Autre appréhension pour beaucoup de jeunes : l’agribashing. Ce à quoi Didier répond : « tous les métiers font l’objet de critiques, sur les réseaux sociaux en particulier. Si vous faites bien votre boulot, il faut essayer de passer outre et les retourner à l’avantage de l’agriculture. » Pour « surmonter les difficultés », il prône notamment les groupes d’échange, l’engagement professionnel, le collectif .

Enfin, certains futurs installés s’interrogent sur la possibilité de changer de métier en cours de carrière, comme dans les autres secteurs : « Les agriculteurs aussi peuvent en avoir envie, pas forcément parce qu’ils sont en difficulté, mais le poids des investissements et les mentalités rendent les reconversions professionnelles plus difficiles. » « Mon quotidien est tellement diversifié que je ne pense pas me reconvertir un jour », juge pour sa part Didier.

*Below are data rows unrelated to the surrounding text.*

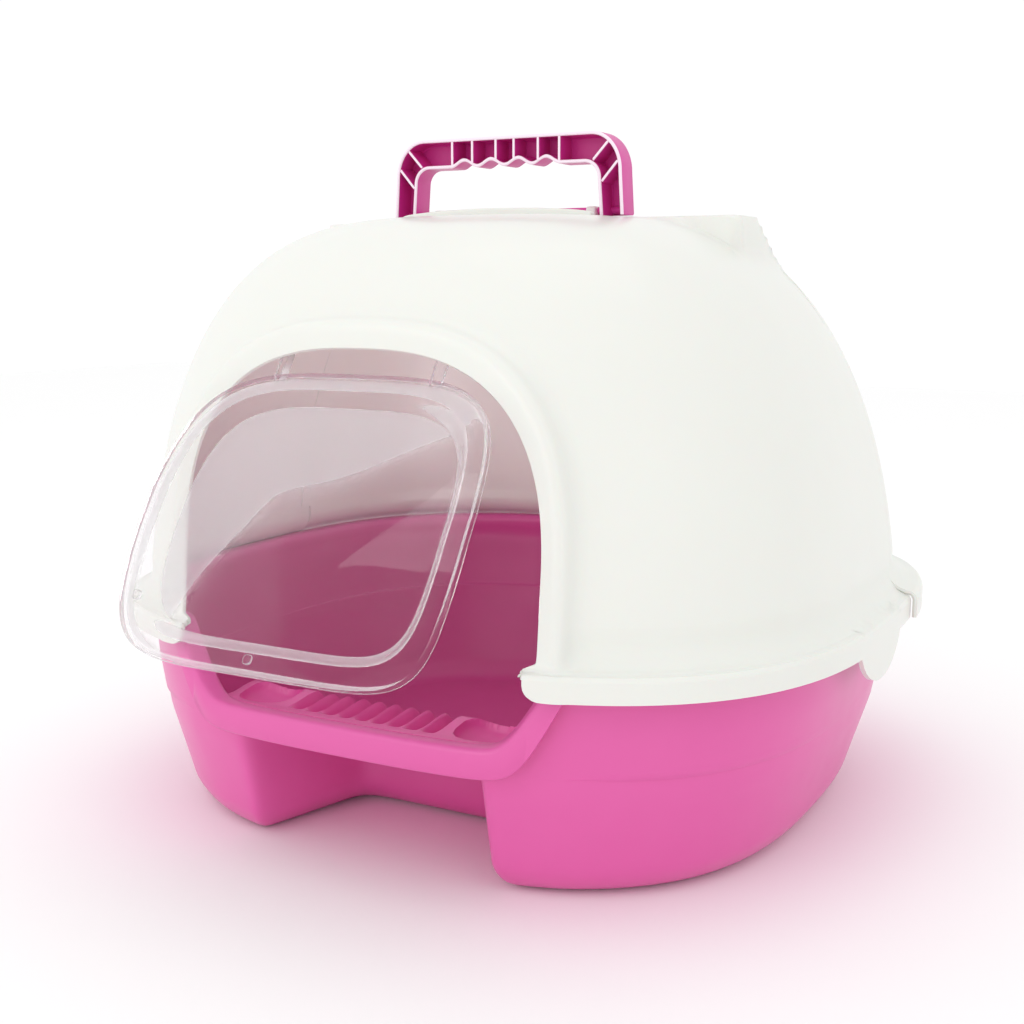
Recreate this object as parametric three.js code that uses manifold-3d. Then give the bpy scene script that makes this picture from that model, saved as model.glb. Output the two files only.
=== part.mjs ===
// Hooded cat litter box: a pink pan with a stepped entry and a grooved step plate, a white hood in
// two shells with cat ears, a clear swing flap and a folding carry handle.
// Millimetres, +Z up, the entry faces -Y. The origin is on the ground under the middle of the width.
import * as THREE from 'three';
import { mergeVertices } from 'three/addons/utils/BufferGeometryUtils.js';
import Module from 'manifold-3d';

const wasm = await Module();
wasm.setup();

// Plan outline shared by the pan and the hood: a superellipse, half-width on X times DEPTH_RATIO on Y.
const CENTRE_Y = 20;
const DEPTH_RATIO = 0.944;
const PLAN_POWER = 2.85;
const PLAN_SEGMENTS = 64;

const WALL = 3;
const GAP = 0.4;

// Hood
const SKIRT_HALF_WIDTH = 266;
const SKIRT_BOTTOM = 131;
const DOME_HALF_WIDTH = 250;
const DOME_BASE = 170;
const CREST = 401;
const DOME_RISE = 240;
const SEAM_Y = 78;
const SEAM_TUCK = 10;
const LAP_CLEARANCE = 1.2;

// Entry arch and the flat portal round it
const ARCH_SPRING = 190;
const ARCH_POWER = 2.65;
const ENTRY_HALF_WIDTH = 127;
const ENTRY_TOP = 320;
const PORTAL_HALF_WIDTH = 140;
const PORTAL_TOP = 336;
const PORTAL_FRONT = -215;
const PORTAL_LEAN = 0.1;

// Ears: the ends of a flat band across the roof
const EAR_TIP = 163;
const EAR_FOOT = 165;
const EAR_FRONT = 0;
const EAR_BACK = 34;
const EAR_TAIL = { y: SEAM_Y, z: 371 };

// Raised rib on the roof in front of the handle
const SADDLE_HALF_WIDTH = 73;
const SADDLE_FRONT = -36;

// Side tabs of the hood
const TAB_HALF_WIDTH = 44;
const TAB_BOTTOM = 109;
const TAB_Y = -2;

// Pan
const PAN_SLIDE = 8;
const PAN_RIM = 147;
const PAN_RIM_HALF_WIDTH = 258;
const STEP_BACK = -108;
const STEP_CEILING = 80;
const SILL_BAND = 19;
const SILL_BOTTOM = 79;
const SILL_FOOT = 76;

// Grooved step plate
const PLATE_HALF_WIDTH = 100;
const PLATE_FRONT = -198;
const PLATE_BACK = -155;
const PLATE_TOP = 96;
const GROOVE_PITCH = 12.05;
const GROOVE_WIDTH = 5.5;
const GROOVE_COUNT = 9;
const FINGER_HOLLOW = { x: 82, y: -177, halfWidth: 14, halfLength: 16, depth: 5 };

// Flap
const FLAP_AXIS = { y: -187, z: 318 };
const FLAP_OPEN = THREE.MathUtils.degToRad(33.4);
const FLAP_TOP = 17;
const FLAP_LENGTH = 204;
const FLAP_HALF_WIDTH = 110;
const FLAP_THICKNESS = 2.4;
const FLAP_BULGE = 11;
const FLAP_RIM = 9;
const FLAP_RIM_HEIGHT = 4;
const PIN_RADIUS = 3;
const PIN_OUTER = 68;
const PIN_LENGTH = 16;
const PIN_PLAY = 0.5;

// Handle
const HANDLE_FRONT = -20;
const HANDLE_DEPTH = 20;
const HANDLE_HALF_WIDTH = 89;
const HANDLE_TOP = 456;
const HANDLE_LEG = 17;
const HANDLE_BAR = 20;
const HANDLE_WALL = 2.4;
const SHAFT = { y: -3.5, z: 405.2, radius: 2.5 };
const FOOT_RADIUS = 3.5;
const CLIP_X = 60;
const RIB_POSITIONS = [7, 25.5, 41.5];
const SCALLOP_COUNT = 4;
const SCALLOP_PITCH = 21;
const SCALLOP_HEIGHT = 4;

const WHITE = new THREE.MeshStandardMaterial({ color: 0xf7f8f1, roughness: 0.32, metalness: 0 });
const PINK = new THREE.MeshStandardMaterial({ color: 0xe566ab, roughness: 0.35, metalness: 0 });
const MAGENTA = new THREE.MeshStandardMaterial({ color: 0xcf3d94, roughness: 0.35, metalness: 0 });
const CLEAR = new THREE.MeshStandardMaterial({
  color: 0xe9eef0, roughness: 0.05, metalness: 0, transparent: true, opacity: 0.35,
});

// A closed geometry as a manifold solid: shared vertices merged, collapsed triangles dropped.
function solid(geometry) {
  const bare = geometry.clone();
  bare.deleteAttribute('normal');
  bare.deleteAttribute('uv');
  const merged = mergeVertices(bare, 1e-4);
  const index = Array.from(merged.index.array);
  const triangles = [];
  for (let i = 0; i < index.length; i += 3) {
    const [a, b, c] = index.slice(i, i + 3);
    if (a !== b && b !== c && c !== a) triangles.push(a, b, c);
  }
  return new wasm.Manifold(new wasm.Mesh({
    numProp: 3,
    vertProperties: new Float32Array(merged.attributes.position.array),
    triVerts: new Uint32Array(triangles),
  }));
}

function named(name, body, material) {
  const { vertProperties, triVerts } = body.getMesh();
  const geometry = new THREE.BufferGeometry();
  geometry.setAttribute('position', new THREE.BufferAttribute(vertProperties, 3));
  geometry.setIndex(new THREE.BufferAttribute(triVerts, 1));
  geometry.computeVertexNormals();
  const mesh = new THREE.Mesh(geometry, material);
  mesh.name = name;
  return mesh;
}

const union = (solids) => solids.reduce((joined, next) => joined.add(next));

function box(x0, x1, y0, y1, z0, z1) {
  const geometry = new THREE.BoxGeometry(x1 - x0, y1 - y0, z1 - z0);
  return solid(geometry.translate((x0 + x1) / 2, (y0 + y1) / 2, (z0 + z1) / 2));
}

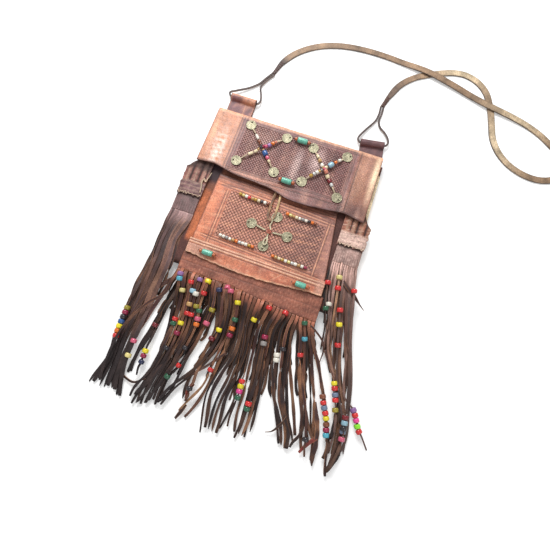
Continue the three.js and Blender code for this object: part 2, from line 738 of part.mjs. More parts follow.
// Tabs: a strip folded back on itself round the tunnel that the lace runs through
function makeTab(width, length) {
  const outer = tunnelRadius + tabThickness;
  const layers = 2 * tabThickness;
  const single = foldOuter(touch + tabThickness + touch) + touch;
  const double = foldOuter(touch + layers + touch) + touch;
  const middle = bodyTop + foldBulge + length;
  const profile = new THREE.Shape();
  const meet = Math.asin((layers - outer) / outer);
  profile.moveTo(single, touch);
  profile.absarc(middle, touch + outer, outer, -Math.PI / 2, Math.PI - meet, false);
  profile.lineTo(double, touch + layers);
  profile.lineTo(double, touch + tabThickness);
  profile.lineTo(single, touch + tabThickness);
  const tunnel = new THREE.Path();
  tunnel.absarc(middle, touch + outer, tunnelRadius, 0, 2 * Math.PI, true);
  profile.holes.push(tunnel);
  const geometry = new THREE.ExtrudeGeometry(profile, {
    depth: width,
    bevelEnabled: false,
    curveSegments: 6,
  });
  geometry.translate(-bodyTop, 0, -width / 2);
  geometry.rotateX(Math.PI / 2);
  geometry.rotateZ(Math.PI / 2);
  return geometry;
}
const turn = THREE.MathUtils.degToRad(tabTurn);
const rightLift = (tabWidthRight / 2) * Math.tan(turn);
const leftTab = addPiece('tab_left', makeTab(tabWidthLeft, tabLengthLeft), darkLeather);
leftTab.position.set(tabLeft, bodyTop, 0);
const rightTab = addPiece('tab_right', makeTab(tabWidthRight, tabLengthRight), darkLeather);
rightTab.position.set(tabRight, bodyTop + rightLift, 0);
rightTab.rotation.z = turn;

// Laces that tie the strap to the tabs, and the thong that closes the flap
function makeLace(points, width, steps, sides) {
  return sweep(route(points), steps, () => polygon(width / 2, sides));
}

// Both are given from the middle of the tunnel, in the tab's own directions
const tunnelZ = touch + tunnelRadius + tabThickness;
const leftLace = [
  [25, 59, 2.2], [18, 47, 2.2], [12, 36, 2.2], [-1, 23, 3], [-15, 13, 4.6],
  [-24.5, 5.5, tunnelZ], [-21.5, 0.3, tunnelZ], [-15, 0, tunnelZ], [15, 0, tunnelZ],
  [21.5, 0.3, tunnelZ], [24, 6, 5],
  [21, 18, 3.4], [16, 31, 2.4], [21, 45, 2.2], [29, 58, 2.2],
];
const rightLace = [
  [5.5, 66, 2.2], [4, 52, 2.2], [0, 40, 2.2], [-13, 22, 3.4], [-22, 6, 5],
  [-19.5, 0.3, tunnelZ], [-13, 0, tunnelZ], [13, 0, tunnelZ], [19.5, 0.3, tunnelZ],
  [22.5, 5, tunnelZ], [22, 11, 5],
  [17, 21, 3.4], [8, 31, 2.6], [5.5, 41, 2.2], [8, 53, 2.2], [9.5, 65, 2.2],
];
const lacePieces = [
  ['lace_left', leftLace, leftTab, tabLengthLeft],
  ['lace_right', rightLace, rightTab, tabLengthRight],
];
lacePieces.forEach(([name, points, tab, length]) => {
  const local = points.map(([x, y, z]) => [x, y + foldBulge + length, z]);
  const lace = addPiece(name, makeLace(local, laceWidth, 22, 8), darkLeather);
  lace.position.copy(tab.position);
  lace.rotation.copy(tab.rotation);
});

// Strap: one flat length from the right lace, round a loop beyond the bag and over to the left lace
const strapRoute = [
  [98.9, 212.4, 1.5], [104, 231, 1.4], [115, 257, 1.4], [131, 275, 1.4], [145, 284.5, 1.4],
  [157, 291, 1.4], [171, 298, 1.4], [187, 304, 1.4], [206, 306, 1.4], [226, 300, 1.4],
  [242, 287, 1.4], [251, 271, 1.4], [257, 256, 1.4], [263, 236, 1.4], [270, 214, 1.4],
  [283, 195, 1.4], [303, 180, 1.4], [328, 172, 1.4], [350, 172, 1.4], [369, 180, 1.4],
  [379, 197, 1.4], [374, 217, 1.4], [355, 231, 1.4], [336, 243, 1.4], [314, 252, 1.8],
  [287, 258, 3.4], [254, 263.5, 4.6], [222, 272, 3.4], [196, 279.5, 4], [170, 286, 4.7],
  [152, 290, 4.7], [134, 292.5, 4], [112, 295, 2], [80, 298, 1.4], [44, 298, 1.4],
  [8, 293, 1.4], [-24, 281, 1.4], [-51, 261, 1.4], [-68, 237, 1.4], [-76, 212, 1.5],
];

function makeStrap() {
  const half = strapWidth / 2;
  const flat = strapThickness / 2;
  const section = new THREE.Shape([
    [flat, half * 0.8],
    [flat * 0.5, half],
    [-flat * 0.5, half],
    [-flat, half * 0.8],
    [-flat, -half * 0.8],
    [-flat * 0.5, -half],
    [flat * 0.5, -half],
    [flat, -half * 0.8],
  ].map(([x, y]) => new THREE.Vector2(x, y)));
  return new THREE.ExtrudeGeometry(section, {
    steps: strapSteps,
    extrudePath: route(strapRoute),
  });
}
addPiece('strap', makeStrap(), strapLeather);

// The closing thong hangs from under the flap and is hooked over the uppermost coin of the front
const frontMiddleX = 3;
const frontMiddleY = bodyBottom + frontMiddleShare * bodyLength;
const loopLevel = onFront + coinThickness + touch + loopThong / 2;
const closingRoute = [
  [-9, 62, loopLevel], [-10, 44, loopLevel], [-10, 32, loopLevel], [-8.5, 20, loopLevel],
  [-4, 16, loopLevel], [-0.5, 21, loopLevel], [0, 34, loopLevel], [-1, 48, loopLevel],
  [-2.5, 62, loopLevel],
].map(([x, up, z]) => [frontMiddleX + x, frontMiddleY + up, z]);
addPiece('closing_thong', makeLace(closingRoute, loopThong, 12, 6), strapLeather);

// Coins: thin discs with one hole near the rim. hole is the direction of the hole in degrees.
function makeCoin(hole) {
  const disc = new THREE.Shape();
  disc.absarc(0, 0, coinRadius, 0, 2 * Math.PI, false);
  const eye = new THREE.Path();
  const angle = THREE.MathUtils.degToRad(hole);
  const reach = coinRadius * 0.58;
  eye.absarc(reach * Math.cos(angle), reach * Math.sin(angle), coinHole, 0, 2 * Math.PI, true);
  disc.holes.push(eye);
  return new THREE.ExtrudeGeometry(disc, {
    depth: coinThickness,
    bevelEnabled: false,
    curveSegments: 5,
  });
}

function addCoin(name, x, y, z, hole) {
  const coin = addPiece(name, makeCoin(hole), coinMetal);
  coin.position.set(x, y, z);
}

// Eight coins on the flap: x, distance below the hinge line, direction of the hole
const flapCoins = [
  [-74, 8.5, 90], [-75, 69, 190], [-18, 11.5, 25], [-19, 68.5, 300],
  [23, 14, 120], [73, 11.5, 20], [23, 69.5, 200], [77, 76.5, 320],
];

// The highest point of the flap under a coin decides its level
function flapSeat(x, y) {
  const around = [-1, 0, 1];
  const heights = around.flatMap((i) =>
    around.map((j) => flapHeight(x + i * coinRadius, y + j * coinRadius)),
  );
  return Math.max(...heights) + flapThickness + touch;
}

flapCoins.forEach(([x, down, hole], index) => {
  const y = bodyTop - down;
  addCoin(`flap_coin_${index + 1}`, x, y, flapSeat(x, y), hole);
});

// Four coins round the middle of the front: offsets from the middle, direction of the hole
const frontCoins = [
  [4, 24, 60], [-27, 4, 180], [26, 1, 10], [-1, -22, 270],
];
frontCoins.forEach(([across, up, hole], index) => {
  addCoin(`front_coin_${index + 1}`, frontMiddleX + across, frontMiddleY + up, onFront, hole);
});

// Strings of beads. Each bead is its distance along the string, radius and length.
function makeString(points, beads, sides) {
  const places = points.map(([x, y, z]) => new THREE.Vector3(x, y, z));
  return threaded(places, () => strip(threadWidth, threadWidth), beads, sides);
}

// Two crossed strings between each four coins of the flap, the second one lying over the first.
// Beads are counted from the first coin's middle.
const crossings = [
  {
    coins: [0, 3],
    beads: [[24, 2.1, 8], [32, 2.4, 4.4], [52, 3.8, 8], [60, 2.6, 5], [65.5, 2.2, 4]],
  },
  {
    coins: [1, 2],
    beads: [[23, 2.2, 8], [31.5, 2.2, 6], [49.5, 2.6, 4.5], [55.5, 3, 5], [61.5, 2.6, 4.5]],
  },
  {
    coins: [6, 5],
    beads: [[16, 2.6, 4.6], [21, 2.4, 4], [26, 2.6, 4.6], [41, 2.4, 4], [49, 3.8, 8], [57, 2.2, 4], [64, 2.2, 5]],
  },
  {
    coins: [4, 7],
    beads: [[16, 2.2, 6], [23, 2.6, 5], [31, 2.6, 5], [45, 2.8, 6], [52.5, 3, 6], [60, 3, 6], [66.5, 2.4, 5]],
  },
];
const stringReach = coinRadius + 2 * touch;

function flapStringRoute(from, to, middleRise, level) {
  const [ax, ad] = from;
  const [bx, bd] = to;
  const span = Math.hypot(bx - ax, bd - ad);
  const stops = [stringReach, span * 0.2, span * 0.4, span * 0.5, span * 0.6, span * 0.8, span - stringReach];
  const rises = [1, level, level, level + middleRise, level, level, 1];
  return stops.map((stop, index) => {
    const x = mix(ax, bx, stop / span);
    const y = bodyTop - mix(ad, bd, stop / span);
    return [x, y, flapHeight(x, y) + flapThickness + touch + rises[index]];
  });
}

crossings.forEach(({ coins, beads }, index) => {
  const [from, to] = coins.map((coin) => flapCoins[coin]);
  const level = Math.max(...beads.map(([, radius]) => radius)) + 2 * touch;
  const middleRise = index % 2 === 0 ? 0 : 4.6;
  const beadsHere = beads.map(([at, radius, length]) => [at - stringReach, radius, length]);
  const points = flapStringRoute(from, to, middleRise, level);
  addPiece(`flap_string_${index + 1}`, makeString(points, beadsHere, 6), glassBead);
});

// Long stones with a small bead at each end, two on the flap and two on the band
function makeStone() {
  const reach = stoneLength / 2 + 1.5 * seedLength;
  const beads = [
    [reach - stoneLength / 2 - seedLength / 2, seedRadius, seedLength],
    [reach, stoneRadius, stoneLength],
    [reach + stoneLength / 2 + seedLength / 2, seedRadius, seedLength],
  ];
  return makeString([[-reach, 0, 0], [reach, 0, 0]], beads, 6);
}

function addStone(name, x, y, under) {
  const piece = addPiece(name, makeStone(), stone);
  piece.position.set(x, y, under + touch + stoneRadius);
}
addStone('flap_stone_1', 5, bodyTop - 10, flapHeight(5, bodyTop - 14) + flapThickness);
addStone('flap_stone_2', 3, bodyTop - 77, flapHeight(3, bodyTop - 81) + flapThickness);
addStone('band_stone_1', -66, bodyBottom + 23, onFront + bandThickness);
addStone('band_stone_2', 68, bodyBottom + 22, onFront + bandThickness);

// Four rows of seed beads on the front: left end, height above the middle as a share of the body's
// length, and how long the row is
const beadRows = [
  [-58, 0.17, 46], [14, 0.142, 46], [-64, -0.114, 52], [14, -0.134, 52],
];
beadRows.forEach(([left, up, length], index) => {
  const level = onFront + seedRadius;
  const y = frontMiddleY + up * bodyLength;
  const x = frontMiddleX + left;
  const beads = [];
  const count = Math.floor(length / (seedLength + 1.6));
  for (let bead = 0; bead < count; bead += 1) {
    beads.push([((bead + 0.5) * length) / count, seedRadius - 0.3 * (bead % 2), seedLength]);
  }
  const points = [[x, y, level], [x + length / 2, y - 1, level], [x + length, y - 1.5, level]];
  addPiece(`bead_row_${index + 1}`, makeString(points, beads, 6), glassBead);
});

// Wire stems from the three lower coins to a leather knot in the middle
const stemRise = 1.2;
const stems = [
  [-27 + stringReach, 3, -5.5, 0.5],
  [26 - stringReach, 1, 5.5, 0],
];
stems.forEach(([fromX, fromY, toX, toY], index) => {
  const z = onFront + stemRise;
  const points = [
    [frontMiddleX + fromX, frontMiddleY + fromY, z],
    [frontMiddleX + (fromX + toX) / 2, frontMiddleY + (fromY + toY) / 2, z],
    [frontMiddleX + toX, frontMiddleY + toY, z],
  ];
  addPiece(`coin_stem_${index + 1}`, makeLace(points, 1.8, 3, 6), strapLeather);
});
const knot = addPiece('front_knot', new THREE.SphereGeometry(3.4, 8, 5), frontLeather);
knot.scale.set(1.1, 1.1, 0.55);
knot.position.set(frontMiddleX, frontMiddleY, onFront + 3.4 * 0.55);

export default bag;
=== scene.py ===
"""Looks of a fringed shoulder bag of tooled leather that lies on its back. Lengths are millimetres."""

import math

import bmesh
import bpy
import numpy as np
from mathutils import Matrix, Vector


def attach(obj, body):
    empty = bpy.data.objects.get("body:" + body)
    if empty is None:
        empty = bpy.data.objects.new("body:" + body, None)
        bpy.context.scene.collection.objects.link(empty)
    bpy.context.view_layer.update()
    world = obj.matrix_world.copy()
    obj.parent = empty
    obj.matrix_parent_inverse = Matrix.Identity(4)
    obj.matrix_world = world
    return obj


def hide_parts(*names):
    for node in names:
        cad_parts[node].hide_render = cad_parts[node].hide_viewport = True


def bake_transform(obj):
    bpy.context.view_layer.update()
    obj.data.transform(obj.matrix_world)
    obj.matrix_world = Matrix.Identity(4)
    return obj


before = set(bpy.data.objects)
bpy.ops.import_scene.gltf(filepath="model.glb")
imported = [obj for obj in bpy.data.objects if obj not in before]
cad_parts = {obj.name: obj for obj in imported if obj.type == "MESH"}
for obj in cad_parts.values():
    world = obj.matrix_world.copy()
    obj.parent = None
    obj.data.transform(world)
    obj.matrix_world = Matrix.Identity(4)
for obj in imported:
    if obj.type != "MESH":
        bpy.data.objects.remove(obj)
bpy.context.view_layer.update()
MM = 0.001
BAG, FLAP = "bag", "flap"

# Camera, as the photograph was taken: nearly straight down, turned and a little from the bag's foot
ROLL, TILT = math.radians(19), math.radians(12)
LENS, SENSOR_WIDTH = 28.8, 36
CAMERA_PLACE = Vector((71.4, -208.8, 602.5))
image_right = Vector((math.cos(ROLL), math.sin(ROLL), 0))
floor_down = Vector((math.sin(ROLL), -math.cos(ROLL), 0))
forward = -math.sin(TILT) * floor_down - math.cos(TILT) * Vector((0, 0, 1))
image_down = math.cos(TILT) * floor_down - math.sin(TILT) * Vector((0, 0, 1))
camera = bpy.data.objects.new("camera", bpy.data.cameras.new("camera"))
bpy.context.scene.collection.objects.link(camera)
camera.data.lens, camera.data.sensor_width = LENS, SENSOR_WIDTH
turned = Matrix((image_right, -image_down, -forward)).transposed().to_4x4()
camera.matrix_world = Matrix.Translation(CAMERA_PLACE * MM) @ turned
camera.data.clip_start, camera.data.clip_end = 0.01, 20
bpy.context.scene.camera = camera


# Curves and small functions
def ease(t):
    t = np.clip(t, 0, 1)
    return t * t * (3 - 2 * t)


def mix(a, b, t):
    return a + (b - a) * t


def wobble(n):
    return np.sin(n * 12.9898 + 4.1) * np.cos(n * 4.37 + 1.3)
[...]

« Nous accompagnons aussi les personnes qui veulent quitter l’agriculture, indique l’Anefa. Les agriculteurs ont le droit de tenter, de ne pas réussir, de recommencer autre part ou différemment, de faire autre chose. Dès que cela ne va pas, ils doivent alerter leurs partenaires. Des solutions sont là, telles que la formation, l’accompagnement technique, humain, etc., et sont accessibles tout au long de la vie professionnelle. Et les projets peuvent aussi évoluer. »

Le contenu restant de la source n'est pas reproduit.